[Structured object records]
****

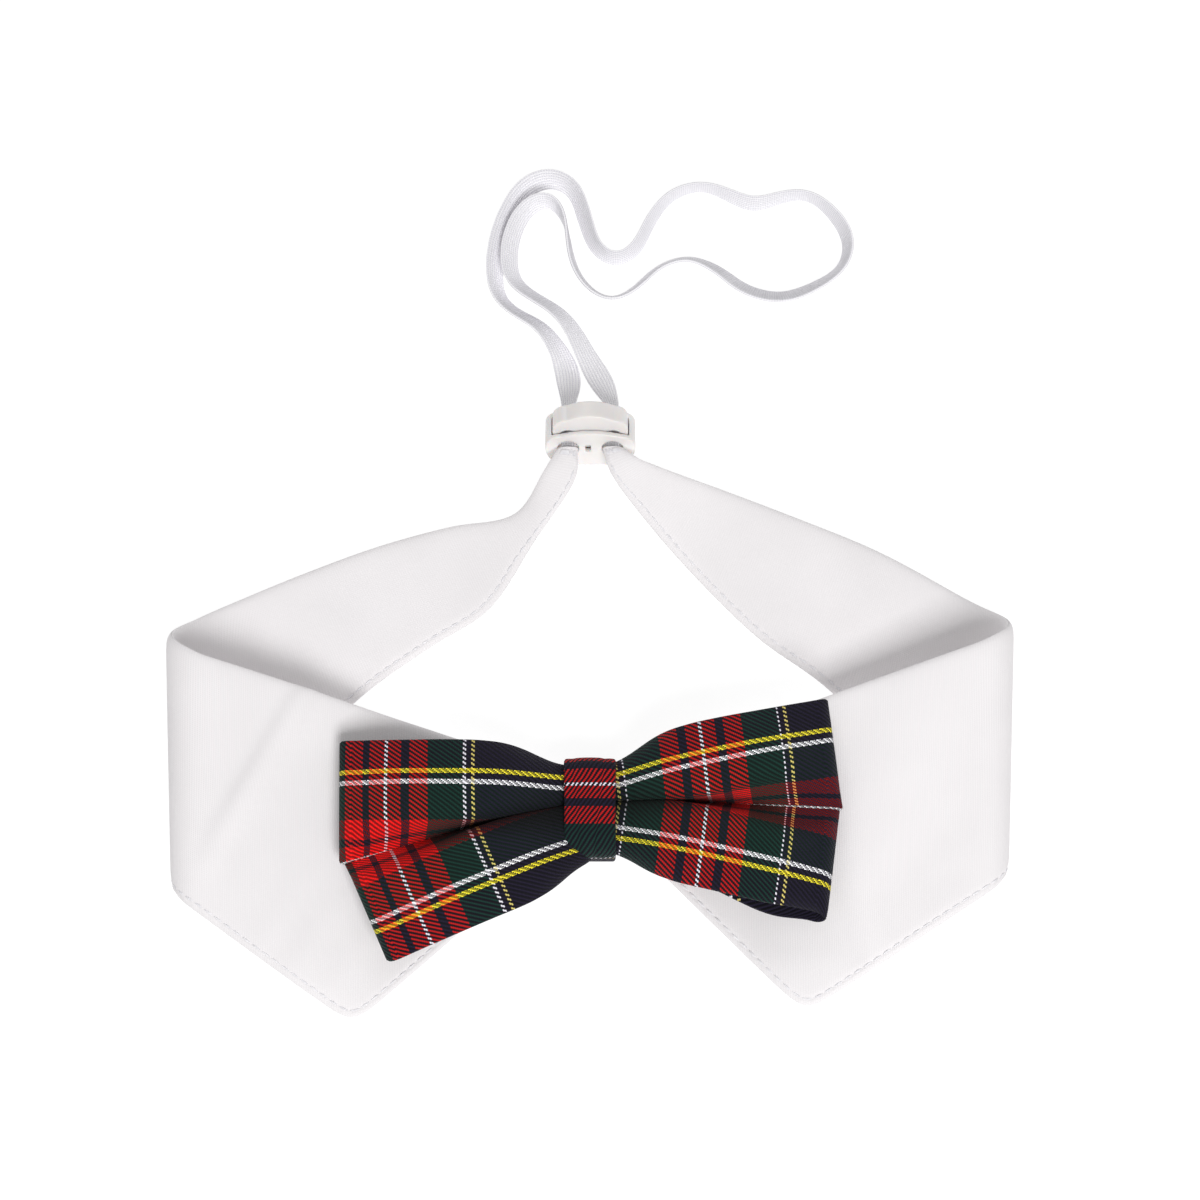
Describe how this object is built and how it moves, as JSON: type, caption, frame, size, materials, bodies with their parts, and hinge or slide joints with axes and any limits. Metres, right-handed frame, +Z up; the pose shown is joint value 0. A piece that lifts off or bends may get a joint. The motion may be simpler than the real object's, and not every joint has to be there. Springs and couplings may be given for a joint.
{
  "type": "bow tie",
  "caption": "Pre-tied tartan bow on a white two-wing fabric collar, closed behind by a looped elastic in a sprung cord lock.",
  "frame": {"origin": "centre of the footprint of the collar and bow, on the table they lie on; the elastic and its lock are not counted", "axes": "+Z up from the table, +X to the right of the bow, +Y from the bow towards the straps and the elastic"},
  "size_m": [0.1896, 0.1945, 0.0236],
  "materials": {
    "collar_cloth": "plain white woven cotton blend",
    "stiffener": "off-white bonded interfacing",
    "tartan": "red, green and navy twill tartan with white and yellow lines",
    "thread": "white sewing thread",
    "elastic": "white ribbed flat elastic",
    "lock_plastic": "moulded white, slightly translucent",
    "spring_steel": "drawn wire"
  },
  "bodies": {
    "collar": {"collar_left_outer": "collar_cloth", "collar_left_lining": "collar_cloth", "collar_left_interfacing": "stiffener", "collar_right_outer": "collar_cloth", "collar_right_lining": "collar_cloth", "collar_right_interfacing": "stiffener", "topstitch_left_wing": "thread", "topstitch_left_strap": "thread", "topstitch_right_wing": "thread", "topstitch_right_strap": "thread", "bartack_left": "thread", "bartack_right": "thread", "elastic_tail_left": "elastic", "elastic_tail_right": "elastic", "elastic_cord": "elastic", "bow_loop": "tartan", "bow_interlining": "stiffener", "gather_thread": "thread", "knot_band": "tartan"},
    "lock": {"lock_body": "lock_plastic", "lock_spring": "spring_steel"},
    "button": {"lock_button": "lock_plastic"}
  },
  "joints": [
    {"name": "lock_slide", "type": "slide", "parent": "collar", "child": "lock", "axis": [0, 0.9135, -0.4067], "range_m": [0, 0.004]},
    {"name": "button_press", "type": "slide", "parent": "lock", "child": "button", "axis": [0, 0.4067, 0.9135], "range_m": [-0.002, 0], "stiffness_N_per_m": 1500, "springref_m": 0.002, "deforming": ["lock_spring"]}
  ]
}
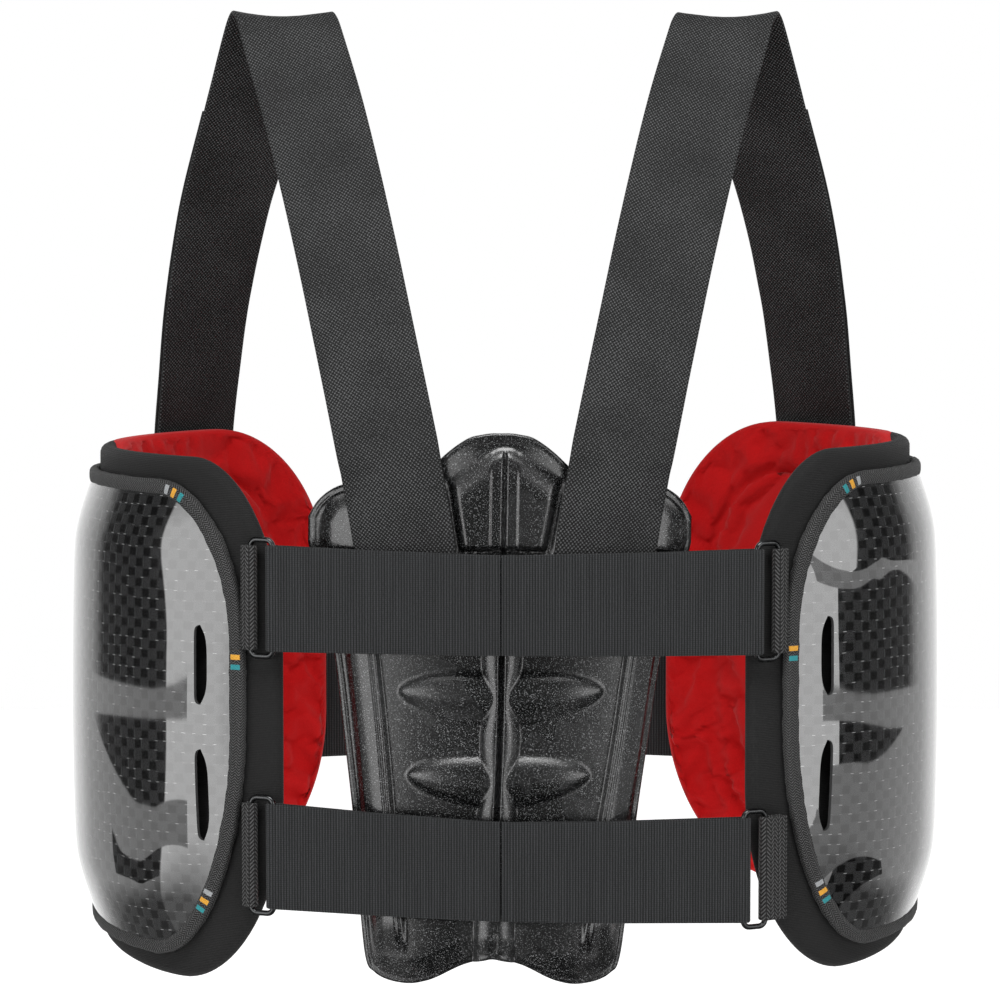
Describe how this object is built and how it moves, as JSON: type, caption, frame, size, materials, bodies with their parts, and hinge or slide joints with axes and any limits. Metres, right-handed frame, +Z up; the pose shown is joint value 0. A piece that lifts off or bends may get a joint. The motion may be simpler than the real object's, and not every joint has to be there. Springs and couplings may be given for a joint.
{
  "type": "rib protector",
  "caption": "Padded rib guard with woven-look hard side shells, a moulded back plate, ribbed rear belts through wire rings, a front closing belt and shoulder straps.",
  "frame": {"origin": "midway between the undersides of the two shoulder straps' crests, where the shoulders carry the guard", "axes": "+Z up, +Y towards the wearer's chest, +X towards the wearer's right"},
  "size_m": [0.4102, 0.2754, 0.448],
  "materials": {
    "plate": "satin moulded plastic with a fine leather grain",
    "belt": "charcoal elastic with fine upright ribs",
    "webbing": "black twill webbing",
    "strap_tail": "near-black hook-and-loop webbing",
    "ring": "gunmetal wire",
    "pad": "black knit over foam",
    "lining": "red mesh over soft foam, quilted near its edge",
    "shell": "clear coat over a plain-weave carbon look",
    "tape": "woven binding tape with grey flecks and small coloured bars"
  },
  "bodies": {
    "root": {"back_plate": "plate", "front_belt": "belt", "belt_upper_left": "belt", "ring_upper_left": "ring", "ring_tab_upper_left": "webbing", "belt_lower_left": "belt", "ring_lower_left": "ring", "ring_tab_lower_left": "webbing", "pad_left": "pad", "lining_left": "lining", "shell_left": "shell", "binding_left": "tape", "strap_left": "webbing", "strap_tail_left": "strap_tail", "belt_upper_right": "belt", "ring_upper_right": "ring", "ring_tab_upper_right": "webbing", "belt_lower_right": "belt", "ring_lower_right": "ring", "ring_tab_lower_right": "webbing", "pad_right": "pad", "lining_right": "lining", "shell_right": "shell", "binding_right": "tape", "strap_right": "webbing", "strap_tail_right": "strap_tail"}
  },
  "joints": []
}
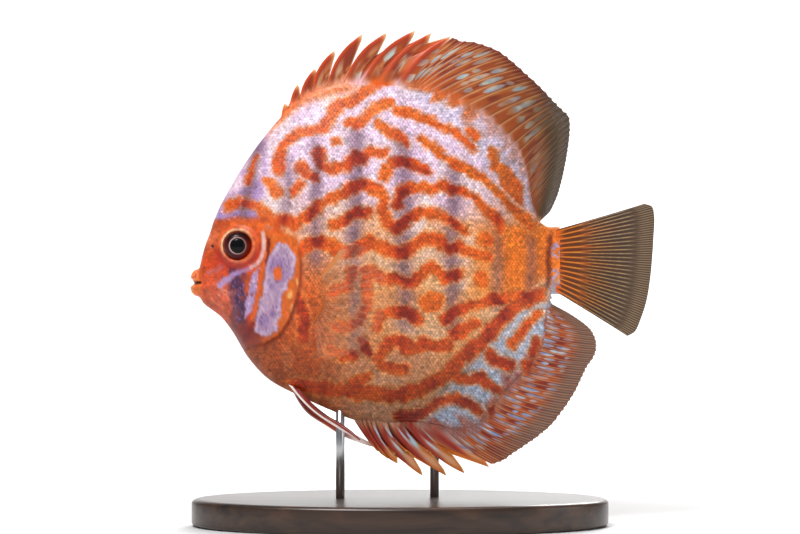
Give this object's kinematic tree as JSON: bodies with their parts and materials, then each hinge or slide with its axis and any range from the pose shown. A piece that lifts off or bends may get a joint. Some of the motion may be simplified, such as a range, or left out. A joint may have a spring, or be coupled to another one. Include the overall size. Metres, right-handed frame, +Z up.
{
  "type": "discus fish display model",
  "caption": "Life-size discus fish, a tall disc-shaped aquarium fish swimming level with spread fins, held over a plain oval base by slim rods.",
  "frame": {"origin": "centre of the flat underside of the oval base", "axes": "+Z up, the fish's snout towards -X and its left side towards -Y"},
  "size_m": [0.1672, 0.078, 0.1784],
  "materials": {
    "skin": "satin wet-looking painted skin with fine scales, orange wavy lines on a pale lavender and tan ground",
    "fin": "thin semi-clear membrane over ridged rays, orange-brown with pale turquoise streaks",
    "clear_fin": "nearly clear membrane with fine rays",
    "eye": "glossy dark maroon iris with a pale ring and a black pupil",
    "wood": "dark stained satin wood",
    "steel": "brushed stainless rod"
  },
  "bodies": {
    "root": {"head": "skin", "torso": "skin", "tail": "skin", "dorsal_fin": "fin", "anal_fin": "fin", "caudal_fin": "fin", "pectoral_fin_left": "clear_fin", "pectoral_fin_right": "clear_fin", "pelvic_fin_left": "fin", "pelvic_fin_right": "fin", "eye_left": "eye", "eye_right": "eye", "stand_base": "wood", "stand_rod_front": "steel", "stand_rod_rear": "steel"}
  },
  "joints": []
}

****

◆ PROBLEM TO WORK ON
Reproduce the complete set of lines precisely as supplied.

◆ FINISHED EXERCISE
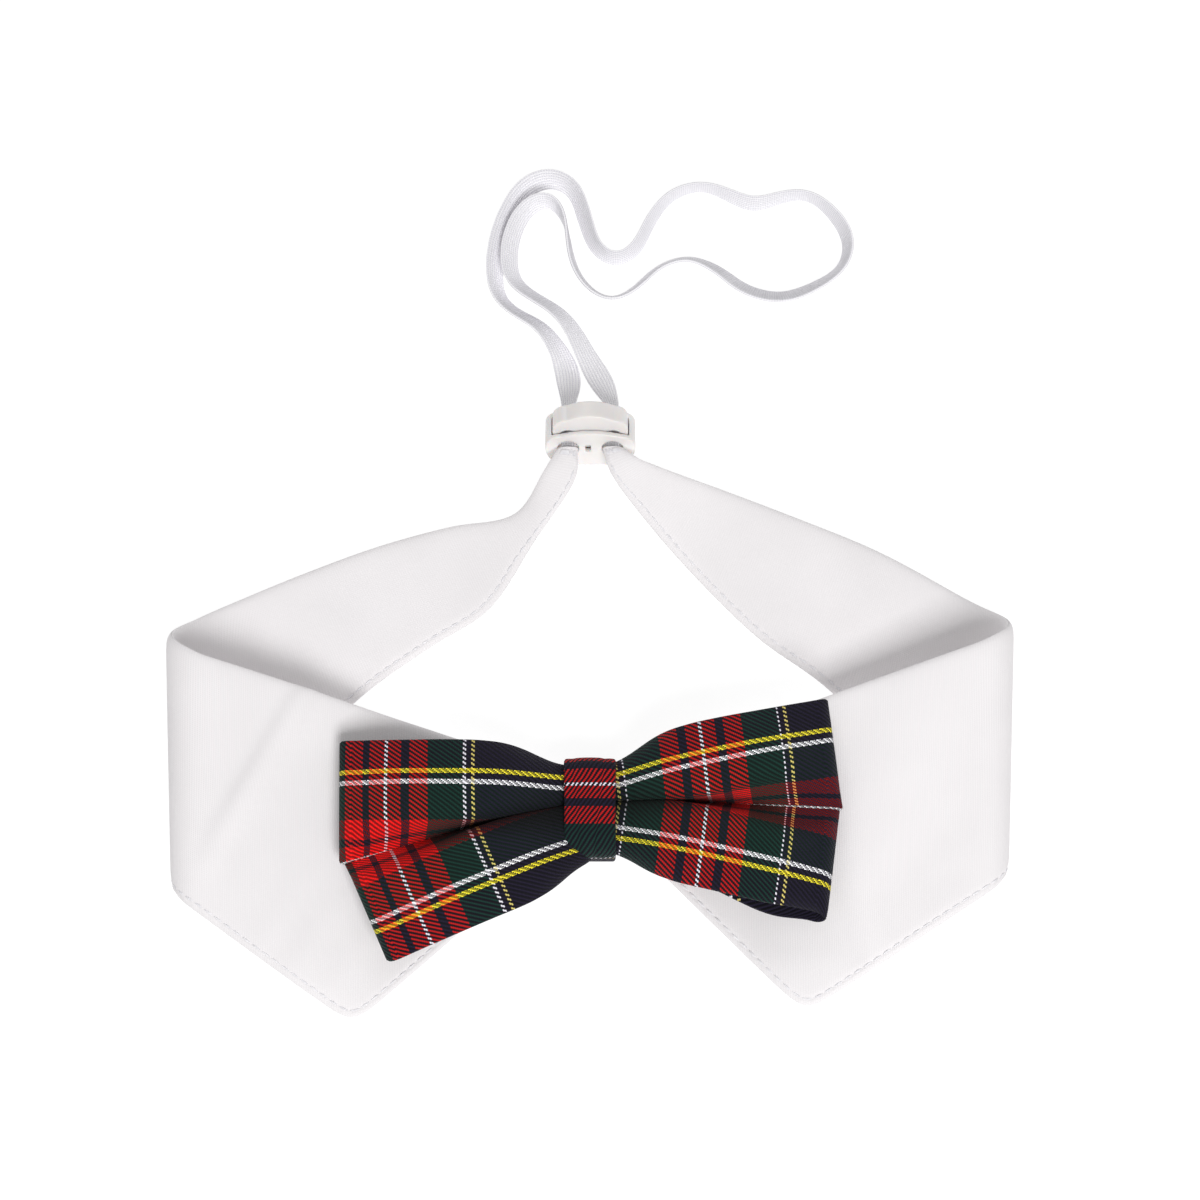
Describe how this object is built and how it moves, as JSON: type, caption, frame, size, materials, bodies with their parts, and hinge or slide joints with axes and any limits. Metres, right-handed frame, +Z up; the pose shown is joint value 0. A piece that lifts off or bends may get a joint. The motion may be simpler than the real object's, and not every joint has to be there. Springs and couplings may be given for a joint.
{
  "type": "bow tie",
  "caption": "Pre-tied tartan bow on a white two-wing fabric collar, closed behind by a looped elastic in a sprung cord lock.",
  "frame": {"origin": "centre of the footprint of the collar and bow, on the table they lie on; the elastic and its lock are not counted", "axes": "+Z up from the table, +X to the right of the bow, +Y from the bow towards the straps and the elastic"},
  "size_m": [0.1896, 0.1945, 0.0236],
  "materials": {
    "collar_cloth": "plain white woven cotton blend",
    "stiffener": "off-white bonded interfacing",
    "tartan": "red, green and navy twill tartan with white and yellow lines",
    "thread": "white sewing thread",
    "elastic": "white ribbed flat elastic",
    "lock_plastic": "moulded white, slightly translucent",
    "spring_steel": "drawn wire"
  },
  "bodies": {
    "collar": {"collar_left_outer": "collar_cloth", "collar_left_lining": "collar_cloth", "collar_left_interfacing": "stiffener", "collar_right_outer": "collar_cloth", "collar_right_lining": "collar_cloth", "collar_right_interfacing": "stiffener", "topstitch_left_wing": "thread", "topstitch_left_strap": "thread", "topstitch_right_wing": "thread", "topstitch_right_strap": "thread", "bartack_left": "thread", "bartack_right": "thread", "elastic_tail_left": "elastic", "elastic_tail_right": "elastic", "elastic_cord": "elastic", "bow_loop": "tartan", "bow_interlining": "stiffener", "gather_thread": "thread", "knot_band": "tartan"},
    "lock": {"lock_body": "lock_plastic", "lock_spring": "spring_steel"},
    "button": {"lock_button": "lock_plastic"}
  },
  "joints": [
    {"name": "lock_slide", "type": "slide", "parent": "collar", "child": "lock", "axis": [0, 0.9135, -0.4067], "range_m": [0, 0.004]},
    {"name": "button_press", "type": "slide", "parent": "lock", "child": "button", "axis": [0, 0.4067, 0.9135], "range_m": [-0.002, 0], "stiffness_N_per_m": 1500, "springref_m": 0.002, "deforming": ["lock_spring"]}
  ]
}
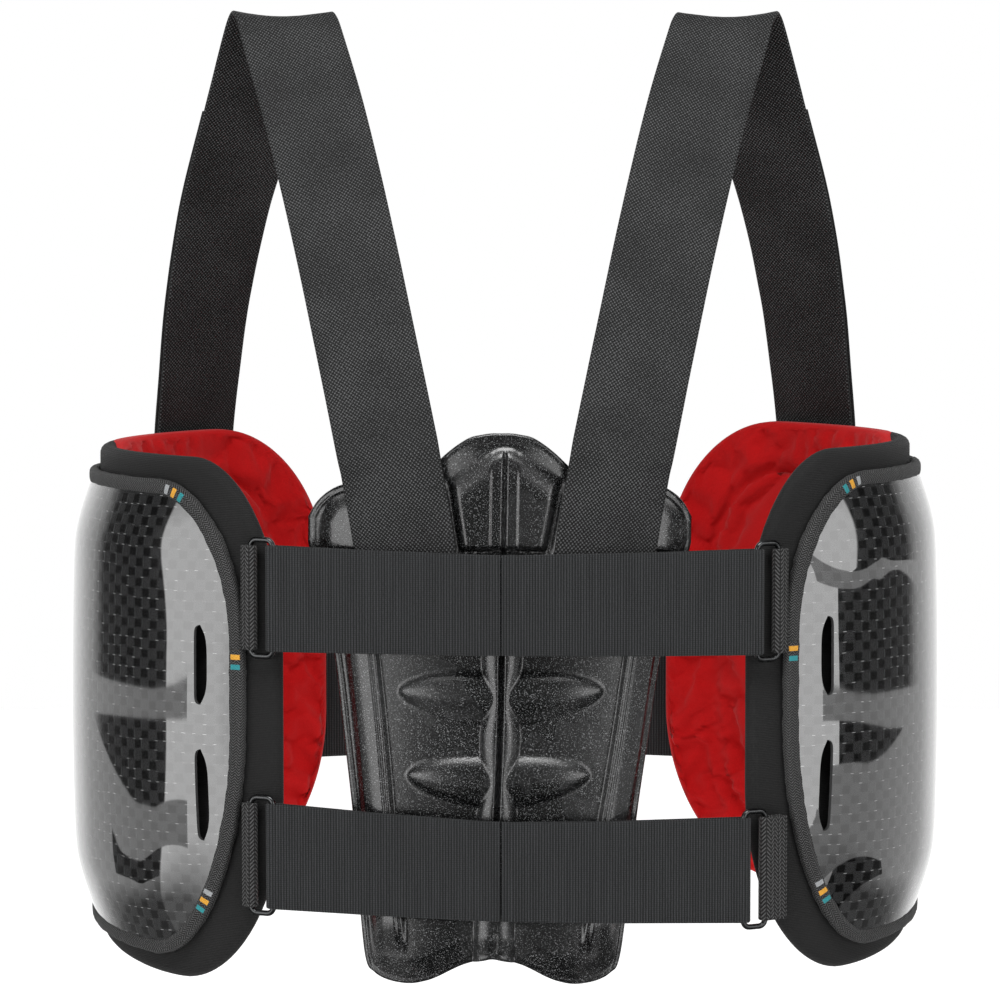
Describe how this object is built and how it moves, as JSON: type, caption, frame, size, materials, bodies with their parts, and hinge or slide joints with axes and any limits. Metres, right-handed frame, +Z up; the pose shown is joint value 0. A piece that lifts off or bends may get a joint. The motion may be simpler than the real object's, and not every joint has to be there. Springs and couplings may be given for a joint.
{
  "type": "rib protector",
  "caption": "Padded rib guard with woven-look hard side shells, a moulded back plate, ribbed rear belts through wire rings, a front closing belt and shoulder straps.",
  "frame": {"origin": "midway between the undersides of the two shoulder straps' crests, where the shoulders carry the guard", "axes": "+Z up, +Y towards the wearer's chest, +X towards the wearer's right"},
  "size_m": [0.4102, 0.2754, 0.448],
  "materials": {
    "plate": "satin moulded plastic with a fine leather grain",
    "belt": "charcoal elastic with fine upright ribs",
    "webbing": "black twill webbing",
    "strap_tail": "near-black hook-and-loop webbing",
    "ring": "gunmetal wire",
    "pad": "black knit over foam",
    "lining": "red mesh over soft foam, quilted near its edge",
    "shell": "clear coat over a plain-weave carbon look",
    "tape": "woven binding tape with grey flecks and small coloured bars"
  },
  "bodies": {
    "root": {"back_plate": "plate", "front_belt": "belt", "belt_upper_left": "belt", "ring_upper_left": "ring", "ring_tab_upper_left": "webbing", "belt_lower_left": "belt", "ring_lower_left": "ring", "ring_tab_lower_left": "webbing", "pad_left": "pad", "lining_left": "lining", "shell_left": "shell", "binding_left": "tape", "strap_left": "webbing", "strap_tail_left": "strap_tail", "belt_upper_right": "belt", "ring_upper_right": "ring", "ring_tab_upper_right": "webbing", "belt_lower_right": "belt", "ring_lower_right": "ring", "ring_tab_lower_right": "webbing", "pad_right": "pad", "lining_right": "lining", "shell_right": "shell", "binding_right": "tape", "strap_right": "webbing", "strap_tail_right": "strap_tail"}
  },
  "joints": []
}
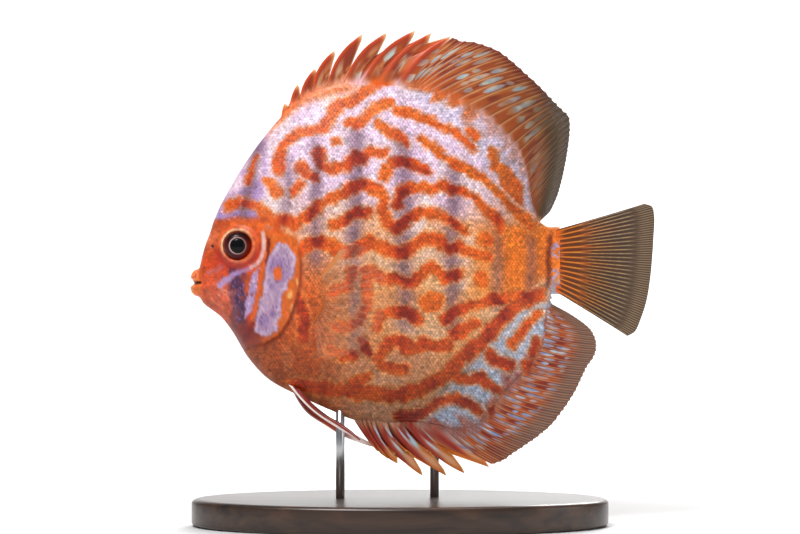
Give this object's kinematic tree as JSON: bodies with their parts and materials, then each hinge or slide with its axis and any range from the pose shown. A piece that lifts off or bends may get a joint. Some of the motion may be simplified, such as a range, or left out. A joint may have a spring, or be coupled to another one. Include the overall size. Metres, right-handed frame, +Z up.
{
  "type": "discus fish display model",
  "caption": "Life-size discus fish, a tall disc-shaped aquarium fish swimming level with spread fins, held over a plain oval base by slim rods.",
  "frame": {"origin": "centre of the flat underside of the oval base", "axes": "+Z up, the fish's snout towards -X and its left side towards -Y"},
  "size_m": [0.1672, 0.078, 0.1784],
  "materials": {
    "skin": "satin wet-looking painted skin with fine scales, orange wavy lines on a pale lavender and tan ground",
    "fin": "thin semi-clear membrane over ridged rays, orange-brown with pale turquoise streaks",
    "clear_fin": "nearly clear membrane with fine rays",
    "eye": "glossy dark maroon iris with a pale ring and a black pupil",
    "wood": "dark stained satin wood",
    "steel": "brushed stainless rod"
  },
  "bodies": {
    "root": {"head": "skin", "torso": "skin", "tail": "skin", "dorsal_fin": "fin", "anal_fin": "fin", "caudal_fin": "fin", "pectoral_fin_left": "clear_fin", "pectoral_fin_right": "clear_fin", "pelvic_fin_left": "fin", "pelvic_fin_right": "fin", "eye_left": "eye", "eye_right": "eye", "stand_base": "wood", "stand_rod_front": "steel", "stand_rod_rear": "steel"}
  },
  "joints": []
}